Reproduce only the lines from the one containing "the whole object." through the one containing "before = set(bpy.data.objects)", exactly as written and with both ends included.
::::::::
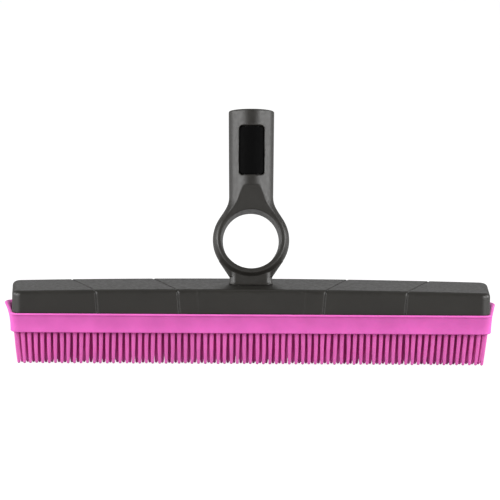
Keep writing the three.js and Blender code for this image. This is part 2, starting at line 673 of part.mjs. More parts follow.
function springSolid() {
  const end = -POCKET_RADIUS - SPRING_LIFT;
  const low = PIVOT_HEIGHT + EAR_LENGTH;
  const high = low + SPRING_LENGTH;
  const middle = (low + high) / 2;
  const crest = end - 2 * SPRING_ARCH;
  const shape = new THREE.Shape();
  shape.moveTo(end, low);
  shape.quadraticCurveTo(crest, middle, end, high);
  shape.lineTo(end - SPRING_THICKNESS, high);
  shape.quadraticCurveTo(crest - SPRING_THICKNESS, middle, end - SPRING_THICKNESS, low);
  return toSolid(sideways(shape, SPRING_WIDTH));
}

// ---- Screws ------------------------------------------------------------------------------

// A pan-head screw pointing up, with the underside of its head at Z = 0.
function screwSolid(length) {
  const body = turned(
    [
      [0, -SCREW_HEAD_HEIGHT],
      [SCREW_HEAD - SCREW_HEAD_CHAMFER, -SCREW_HEAD_HEIGHT],
      [SCREW_HEAD, -SCREW_HEAD_HEIGHT + SCREW_HEAD_CHAMFER],
      [SCREW_HEAD, 0],
      [SCREW_SHANK, 0],
      [SCREW_SHANK, length - SCREW_SHANK],
      [0, length],
    ],
    ROD_SIDES,
  );
  const half = SCREW_SLOT / 2;
  const low = -SCREW_HEAD_HEIGHT - PAST;
  const high = -SCREW_HEAD_HEIGHT + SCREW_SLOT_DEPTH;
  return cut(
    body,
    block([-SCREW_SLOT_REACH, -half, low], [SCREW_SLOT_REACH, half, high]),
    block([-half, -SCREW_SLOT_REACH, low], [half, SCREW_SLOT_REACH, high]),
  );
}

function plateScrewSeat() {
  return CORE_BOTTOM + SCREW_HEAD_HEIGHT + GAP;
}

// ---- Materials ---------------------------------------------------------------------------

const material = (color, roughness, metalness = 0) =>
  new THREE.MeshStandardMaterial({ color, roughness, metalness });

const COVER_PLASTIC = material(0x4a4946, 0.55);
const NECK_PLASTIC = material(0x66635f, 0.5);
const BUTTON_PLASTIC = material(0x121212, 0.6);
const CORE_PLASTIC = material(0x2c2c2e, 0.65);
const PINK_RUBBER = material(0xdd67bb, 0.65);
const STEEL = material(0xb5b7ba, 0.35, 1);

// ---- Assembly ----------------------------------------------------------------------------

function piece(name, solid, finish) {
  const mesh = new THREE.Mesh(toGeometry(solid), finish);
  mesh.name = name;
  return mesh;
}

function neckGroup() {
  const group = new THREE.Group();
  group.add(
    piece("neck", neckSolid(), NECK_PLASTIC),
    piece("release_button", buttonSolid(), BUTTON_PLASTIC),
    piece("button_spring", springSolid(), STEEL),
  );
  group.rotation.x = -NECK_LEAN;
  group.position.z = COVER_TOP;
  return group;
}

function plateScrews() {
  const length = CORE_TOP - plateScrewSeat() + PLATE_SCREW_BITE;
  return PLATE_SCREW_PLACES.map(({ x, y }, i) => {
    const screw = piece(`plate_screw_${i + 1}`, screwSolid(length), STEEL);
    screw.position.set(x, y, plateScrewSeat());
    return screw;
  });
}

function neckScrews() {
  const seat = COVER_ROOF - NECK_PAD.height - GAP;
  return ["left", "right"].map((label, i) => {
    const screw = piece(`neck_screw_${label}`, screwSolid(COVER_TOP - seat + NECK_SCREW_BITE), STEEL);
    screw.position.set((i - 0.5) * NECK_SCREW_SPACING, 0, seat);
    return screw;
  });
}

const assembly = new THREE.Group();
assembly.add(
  piece("rubber_brush", rubberBrush(), PINK_RUBBER),
  piece("core_plate", corePlate(), CORE_PLASTIC),
  piece("head_cover", headCover(), COVER_PLASTIC),
  neckGroup(),
  ...plateScrews(),
  ...neckScrews(),
);

// Put the origin under the middle of the whole object.
const box = new THREE.Box3().setFromObject(assembly, true);
assembly.position.set(-(box.min.x + box.max.x) / 2, -(box.min.y + box.max.y) / 2, -box.min.z);

export default assembly;
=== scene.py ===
"""The looks of the rubber broom head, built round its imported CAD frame.

Shapes are worked out in millimetres and placed in the frame's metres. The rounded mouldings (cover, neck and
button) are distance fields turned into meshes; the sleeve is a loft and its bristles are tapered fingers.
"""

import json
import math

import bpy
import numpy as np
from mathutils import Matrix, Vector

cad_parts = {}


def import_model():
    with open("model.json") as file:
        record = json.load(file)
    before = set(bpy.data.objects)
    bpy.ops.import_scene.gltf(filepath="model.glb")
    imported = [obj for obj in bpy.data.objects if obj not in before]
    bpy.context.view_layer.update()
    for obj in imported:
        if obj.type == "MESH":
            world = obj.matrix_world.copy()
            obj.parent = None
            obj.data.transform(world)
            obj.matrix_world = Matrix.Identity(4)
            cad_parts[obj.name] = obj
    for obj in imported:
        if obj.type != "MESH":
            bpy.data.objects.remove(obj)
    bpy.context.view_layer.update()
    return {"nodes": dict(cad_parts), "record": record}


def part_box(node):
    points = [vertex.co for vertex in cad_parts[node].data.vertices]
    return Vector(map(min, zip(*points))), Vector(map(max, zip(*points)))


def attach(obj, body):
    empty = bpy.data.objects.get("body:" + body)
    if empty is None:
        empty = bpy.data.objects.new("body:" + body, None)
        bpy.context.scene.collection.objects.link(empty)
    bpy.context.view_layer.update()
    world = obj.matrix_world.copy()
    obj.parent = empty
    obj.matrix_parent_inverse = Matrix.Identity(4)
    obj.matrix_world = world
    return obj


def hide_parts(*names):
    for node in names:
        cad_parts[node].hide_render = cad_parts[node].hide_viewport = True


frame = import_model()
RECORD = frame["record"]
MM = 0.001

# ---- Sizes, in millimetres ---------------------------------------------------------------

LEAN = math.radians(16)
BORE_STOP = 56.8  # height of the socket's stop up the neck
BRISTLE_LENGTH = 21.4

# Cover
COVER_HEIGHT = 15.6
COVER_CROWN = 1.9
COVER_CORNER = 6.2
COVER_EDGE = 3.0
COVER_WALL = 2.4
COVER_GROOVES = ((119.0, 102.5), (65.0, 48.5))  # distance from the middle at the back and in front
GROOVE_WIDTH = 1.5
GROOVE_SLOPE = 0.9
GROOVE_TILT = 0.085  # sideways run of the grooves for each millimetre up the front
GROOVE_BLEND = 0.2
FINE_GROOVE = 36.0  # distance from the middle of the faint line on the front
FINE_GROOVE_HALF = 0.35
FINE_GROOVE_SLOPE = 1.5
FINE_GROOVE_STEEPNESS = 1.8  # the slope of its field, about 1 to FINE_GROOVE_SLOPE
FINE_GROOVE_BLEND = 0.15
COVER_INNER_ROUND = 1.0
COVER_RIM_BLEND = 0.3
COVER_FOOT_BLEND = 0.4

# Neck, in its own frame: x across, y back, z up the neck from the cover's top
RING_CENTRE = 29.0
RING_OUTER = 25.3
RING_CURVE = 14.7
RING_HALF = 8.8
RING_HOLE = 19.0
RING_DRAFT = 0.6
SOCKET_TOP = 114.8
SOCKET_LOW = 14.6
SOCKET_HIGH = 15.1
BORE = 10.2
FACET_START = 46.0
FACET_END = 64.2
FACET_OFFSET = 13.8
ROOT = (28.0, 10.6, 4.5)
ROOT_TOP = 4.5
NECK_BOTTOM = -4.0  # below its slanted foot
ROOT_WEB = 4.4
ROOT_RISE = 14.0  # of the root block, hidden in the ring
ROOT_FLARE = 0.9  # of the root where it meets the cover
ROOT_FLARE_HEIGHT = 1.8
SOCKET_ROUND = 1.0
SOCKET_BLEND = 7.0  # between the ring and the socket
FACET_FIT = 0.95  # keeps the facets' field no steeper than a distance
FACET_ROUND = 0.5
ROOT_BLEND = 0.8
HOLE_ROUND = 0.7
BORE_ROUND = 0.8
WINDOW_ROUND = 0.5
SLOT_ROUND = 0.3
FOOT_ROUND = 0.5
WINDOW = (16.8, 33.0, 2.6)
WINDOW_MIDDLE = 87.5
POCKET_RADIUS = 11.2
BUTTON_OUTER = 14.1
BUTTON_INNER = 12.9
NUB_LOW = 72.6
NUB_LENGTH = 4.4
NUB_HALF_WIDTH = 3.0
NUB_CLEARANCE = 0.5
NUB_DEPTH = (-11.2, 2.3)  # middle and half of its reach from front to back
NUB_RAMP = 11.5  # how far in front of the axis the ramp at its upper end starts
NUB_RAMP_FIT = 0.7
STOP_RISE = 6.2  # of the stop above the nub's lower end
STOP_HALF_LENGTH = 1.0
STOP_DEPTH = (-12.3, 0.8)
EAR = (7.65, 0.4)  # middle and half of its width
EAR_HALF_LENGTH = 1.2
EAR_DEPTH = (-10.6, 1.5)
TRUNNION_RADIUS = 0.8
TRUNNION = (8.4, 0.9)
BUTTON_SIDE_GAP = 0.35
BUTTON_END_GAP = 0.6
BUTTON_SKIN_ROUND = 0.3
BUTTON_EDGE_ROUND = 0.6
BUTTON_BACK_ROUND = 0.2
BUTTON_BLEND = 0.3
PIVOT = (10.1, 92.0)  # inset from the axis, height
GAP = 0.3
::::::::
» **Exercise response**
// Put the origin under the middle of the whole object.
const box = new THREE.Box3().setFromObject(assembly, true);
assembly.position.set(-(box.min.x + box.max.x) / 2, -(box.min.y + box.max.y) / 2, -box.min.z);

export default assembly;
=== scene.py ===
"""The looks of the rubber broom head, built round its imported CAD frame.

Shapes are worked out in millimetres and placed in the frame's metres. The rounded mouldings (cover, neck and
button) are distance fields turned into meshes; the sleeve is a loft and its bristles are tapered fingers.
"""

import json
import math

import bpy
import numpy as np
from mathutils import Matrix, Vector

cad_parts = {}


def import_model():
    with open("model.json") as file:
        record = json.load(file)
    before = set(bpy.data.objects)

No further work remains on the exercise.